危険な敗血症を集中治療する
福井大学医学部附属病院
集中治療部
福井県吉田郡永平寺町

敗血症とは
「敗血症(はいけつしょう)」とは、感染症もしくは感染の疑いがある患者さんが臓器障害(ぞうきしょうがい)を合併した病気の状態をいいます。
全世界では数秒に1人が敗血症で命を落としています。敗血症はあらゆる年齢層がかかる重症で、死亡率も高い病気です。そこで世界的にこの敗血症で命を落とす患者さんの数を減らすキャンペーンを続けています。
当院では、2016年ICUに入室した患者さんのうち約40人(6%程度)が敗血症でした。

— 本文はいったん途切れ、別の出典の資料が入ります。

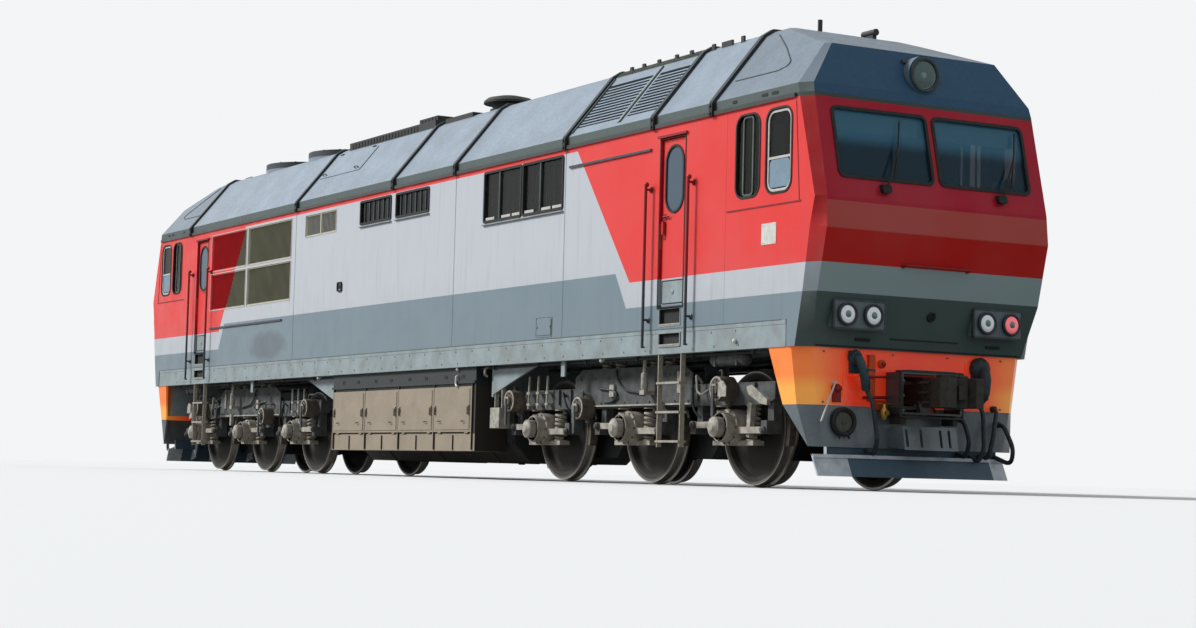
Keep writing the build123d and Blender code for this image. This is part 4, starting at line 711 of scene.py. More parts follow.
y0, y1, z0, z1 = *windows["screenY"], *windows["screenZ"]
seal = windows["screenGasket"]
screenRings = bothSides([warped(roundedRing(y0 + 0.008, y1 - 0.008, z0 + 0.008, z1 - 0.008, 0.045, seal, "x",
        -0.025, 0.012), onNose)])
makePiece("windscreen_gaskets", rubber, bothEnds(screenRings))
sunBlinds = bothSides([warped(roundedRing(y0 + 0.1, y1 - 0.1, 3.655, 3.77, 0.01, 0.045, "x", -0.075, -0.068),
        onNose), warped(block(-0.08, -0.075, y0 + 0.05, y1 - 0.05, 3.62, 3.812), onNose)])
makePiece("sun_blinds", "whiteSpotEnamel", bothEnds(sunBlinds))
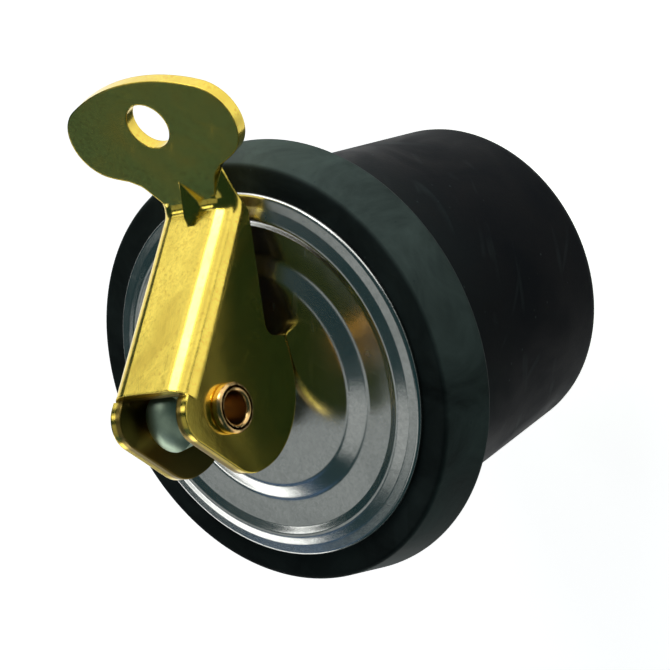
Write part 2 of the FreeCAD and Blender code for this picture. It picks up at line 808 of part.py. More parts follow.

敗血症の中でも特に重症で、血圧などが非常に低くなる状態を敗血症性ショックといい、その治療においては早期診断・治療および、それに引き続く集中治療が重要になります。
敗血症の治療
敗血症は感染症の1つの状態なので、抗菌薬(こうきんやく)(抗生物質)による治療が基本ですが、血圧が下がるほど重症となり、そうなると抗菌薬だけでは救命できません。病気の種類によっては早急に手術が必要となります。適切な量の点滴を投与することも重要で、時には大量の点滴も必要となります。血圧を上げるさまざまな薬も微調整が必要です。また、合併することの多い呼吸不全に対しては人工呼吸療法(じんこうこきゅうりょうほう)を、そして腎臓の働きが非常に悪くなったときには血液浄化療法(けつえきじょうかりょうほう)などと、あらゆる治療を行う必要があります。
ひと口に人工呼吸といっても患者さんの状態によって、いろいろな補助のかけ方に違いがあります。血液浄化法というのは、一般の方には「透析」という表現のほうが分かりやすいかもしれませんが、もちろんここでいう「透析」と通院で行う「透析」とは違いがあり、各種臓器に負担がかからないようゆっくりと長時間かけて、体の中の老廃物(ろうはいぶつ)や水分を除去します。
以前の集中治療室では、人工呼吸中の患者さんは仰向けで深く眠った状態で管理されていましたが、現在はそのようなことはありません。動かずに長時間ベッドの上で寝ていることで、人工呼吸を外すのに時間がかかったり、その後の精神状態に悪影響を及ぼすことが分かってきました。人工呼吸中であっても、その管による苦痛を軽くした上で目を覚ましてもらい、早期にリハビリを勧めることで人工呼吸から早く抜けだすことが可能になります。場合によってはうつ伏せに寝てもらったり、立ち上がってもらったりしています。
また、苦痛を減らし、眠りのリズムをつけることで集中治療室から一般病棟に移った後の精神状態を良い方向に保てるといわれており、そのように工夫しています。
これらの治療は、特定の科の医師のみで行うものではありません。複数の科の医師と看護師、薬剤師、臨床工学技士、理学療法士など、さまざまな職種でチームを作り、話し合いを重ねながら、より多くの患者さんの命が助かり、また、命が助かるだけではなく、その後、元の日常生活に可能な限り早く戻れるように工夫をし、治療を行っています。